First, although the Huffington Post hit the jackpot, the GigaOM investment is suggestive. What I see is that the GigaOM content play is interesting, but not yet at the Huffington Post level. Investors hope to reach that benchmark in money magnetism so outfits like AOL will acquire GigaOM for an even more juicy pay day.

Second, the shift signals more trouble for the advertiser supported model of publishing. Google Adsense seems to be losing some steam, and the costs of pitching vendors to support a blog is expensive and time consuming. With more cash, GigaOM can follow in the footsteps of more traditional publishing, consulting, and analysis businesses. Get subscribers, sell reports, and cherry pick other money making opportunities as they come along—Sounds like a plan to me. For outfits like Google, the river of money may behave like Lake Hamoun. The Reed Effect, in my view, is pushing prices to the heights. If customers want the information, those customers can pay.

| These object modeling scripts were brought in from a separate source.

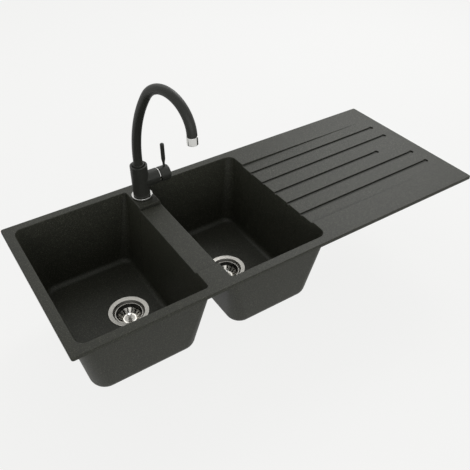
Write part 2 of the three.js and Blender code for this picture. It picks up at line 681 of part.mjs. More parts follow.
function basketWaste(side, name) {
  const group = new THREE.Group();
  group.position.set(wasteX(side), WASTE_Y, BOWL_FLOOR);
  const inner = GASKET_OUTER_R - GASKET_WIDTH;
  const upper = -WASTE_SEAT_DEPTH + SEAT_GAP;
  const lower = -FLOOR_THICKNESS - SEAT_GAP;
  piece(group, `${name}_waste_flange`, wasteFlange(), BRUSHED);
  const flangeGasket = ring(inner, GASKET_OUTER_R, upper, upper + FLANGE_GASKET_T);
  const clampGasket = ring(inner, GASKET_OUTER_R, lower - CLAMP_GASKET_T, lower);
  piece(group, `${name}_flange_gasket`, flangeGasket, RUBBER);
  piece(group, `${name}_clamp_gasket`, clampGasket, RUBBER);
  piece(group, `${name}_waste_body`, wasteBody(), PLASTIC);
  piece(group, `${name}_clamp_screw`, clampScrew(), STEEL);
  piece(group, `${name}_basket`, basket(), BRUSHED);
  piece(group, `${name}_basket_knob`, basketKnob(), CHROME);
  piece(group, `${name}_basket_seal`, basketSeal(), RUBBER);
  return group;
}

// ---------------------------------------------------------------- tap body and its fixing
// Heights are from the deck, and the tap's axis is at x = y = 0.
const BASE_RING_Z = BASE_GASKET_T + 2 * SEAT_GAP;
const TAP_BODY_Z = BASE_RING_Z + BASE_RING_T + SEAT_GAP;
const CARTRIDGE_BORE_R = CARTRIDGE_R + SEAT_GAP;
const UNDER_LEDGE = -(SLAB_THICKNESS + SHELL_DROP);

function tapBody() {
  const post = turned([
    [0, TAP_BODY_Z], [TAP_BODY_R, TAP_BODY_Z], [TAP_BODY_R, TAP_BODY_TOP - BODY_CHAMFER],
    [TAP_BODY_R - BODY_CHAMFER, TAP_BODY_TOP], [0, TAP_BODY_TOP],
  ], POST_FACETS);
  const housing = alongX(turned([
    [0, 0], [HOUSING_R, 0], [HOUSING_R, HOUSING_REACH - BODY_CHAMFER],
    [HOUSING_R - BODY_CHAMFER, HOUSING_REACH], [0, HOUSING_REACH],
  ])).translate(0, 0, HOUSING_HEIGHT);
  const socket = turned([
    [0, SOCKET_FLOOR], [SOCKET_R, SOCKET_FLOOR], [SOCKET_R, TAP_BODY_TOP - 3],
    [TAP_BODY_R - 3.5, TAP_BODY_TOP + 1], [0, TAP_BODY_TOP + 1],
  ]);
  const cartridgeBore = alongX(disc(CARTRIDGE_BORE_R, CARTRIDGE_FOOT - SEAT_GAP, HOUSING_REACH + 1))
    .translate(0, 0, HOUSING_HEIGHT);
  const shankBore = disc(SHANK_R + SEAT_GAP, TAP_BODY_Z - 1, TAP_BODY_Z + SHANK_GRIP, MEDIUM);
  const portZ = TAP_BODY_Z + SHANK_GRIP + HOSE_PORT_DEPTH;
  const inletZ = HOUSING_HEIGHT - HOSE_PORT_OFFSET;
  const inlets = [-1, 1].flatMap((side) => {
    const y = side * HOSE_PORT_OFFSET;
    return [
      disc(HOSE_PORT_R, TAP_BODY_Z, portZ, COARSE).translate(0, y, 0),
      disc(WATERWAY_R, portZ - 1, inletZ, COARSE).translate(0, y, 0),
      alongX(disc(WATERWAY_R, -WATERWAY_R, CARTRIDGE_FOOT, COARSE)).translate(0, y, inletZ),
    ];
  });
  const outletZ = HOUSING_HEIGHT + HOSE_PORT_OFFSET;
  const outlet = [
    alongX(disc(WATERWAY_R, -WATERWAY_R, CARTRIDGE_FOOT, COARSE)).translate(0, 0, outletZ),
    disc(WATERWAY_R, outletZ, SOCKET_FLOOR + 1, COARSE),
  ];
  const screwHole = disc(SET_SCREW_R + SEAT_GAP, 0, TAP_BODY_R + 1, COARSE).rotateX(-Math.PI / 2);
  screwHole.translate(0, 0, SET_SCREW_HEIGHT);
  return cut(join(post, housing), socket, cartridgeBore, shankBore, ...inlets, ...outlet, screwHole);
}

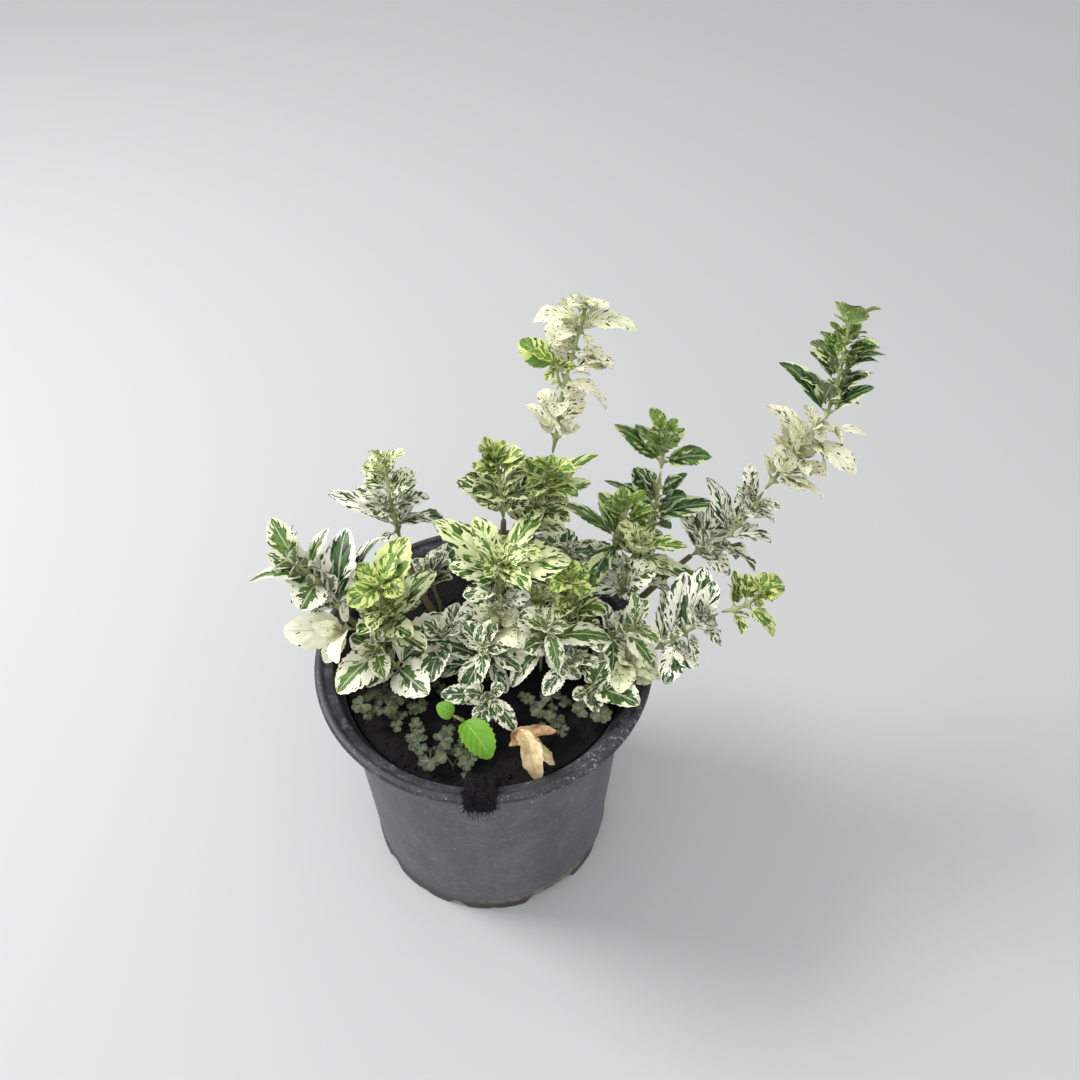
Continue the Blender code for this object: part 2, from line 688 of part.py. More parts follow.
class Path:
    """Curve sampled finely enough to be read by distance."""

    def __init__(self, points):
        self.samples = [curve_point(points, index / 80) for index in range(81)]
        self.marks = [0.0]
        for here, there in zip(self.samples, self.samples[1:]):
            self.marks.append(self.marks[-1] + (there - here).length)
        self.length = self.marks[-1]

    def at(self, distance):
        distance = min(max(distance, 0.0), self.length)
        for index, mark in enumerate(self.marks[1:]):
            if mark >= distance:
                break
        low = self.marks[index]
        high = self.marks[index + 1]
        share = (distance - low) / max(high - low, 1e-9)
        return self.samples[index].lerp(self.samples[index + 1], share)

    def along(self, distance):
        return (self.at(distance + 0.0008) - self.at(distance - 0.0008)).normalized()

    def nearest(self, point):
        return min(range(81), key=lambda index: (self.samples[index] - point).length)


def ring_points(centre, along, side, radius, count):
    """Polygon of points around a centre, square to a direction."""
    side = (side - along * side.dot(along)).normalized()
    other = along.cross(side)
    turns = [math.tau * (index + 0.5) / count for index in range(count)]
    return [centre + radius * (math.cos(turn) * side + math.sin(turn) * other) for turn in turns]


def build_stem(name, points):
    """Woody stem: buried and upright first, then along its points."""
    foot = points[0].copy()
    foot.z = SOIL_TOP - WELL_DEPTH + GAP
    clear = points[0].copy()
    clear.z = SOIL_TOP + 0.0035
    path = Path([clear] + points[1:])
    stops = [path.length * index / 6 for index in range(7)]
    side = Vector((1.0, 0.0, 0.0))
    rings = [ring_points(foot, Vector((0, 0, 1)), side, STEM_RADIUS, 8)]
    for stop_at in stops:
        share = stop_at / path.length
        radius = STEM_RADIUS + (STEM_TOP_RADIUS - STEM_RADIUS) * share
        direction = Vector((0, 0, 1)) if stop_at == 0 else path.along(stop_at)
        rings.append(ring_points(path.at(stop_at), direction, side, radius, 8))
    bm = bmesh.new()
    first = [bm.verts.new(point) for point in rings[0]]
    face = bm.faces.new(first)
    for ring in rings[1:]:
        face = extrude_to(bm, face, ring)
    bm.faces.new(list(reversed(first)))
    make_object(name, bm, "bark")
    return Limb(path, STEM_TOP_RADIUS, STEM_RADIUS, rings)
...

Third, traditional publishers are a cautious lot. XML is pretty cutting edge and the technology is now gaining traction decades after CALS SGML illuminated the content landscape. Will Reed Elsevier take stakes in more blogs in the hopes of finding the ideal replacement to the brutal costs and customer pushback from spiking professional journal prices? Maybe.

Fascinating development.

In fact, the deal may be a one more harbinger of trouble in Google-like advertising businesses.

Will GigaOM’s owner become the management whiz that Arianna Huffington seems to be? Worth watching. What search engine will be used to make the GigaOM content accessible? No idea. Maybe Reed Elsevier’s experience with Fast Search and Lucene/Solr will provide a clue?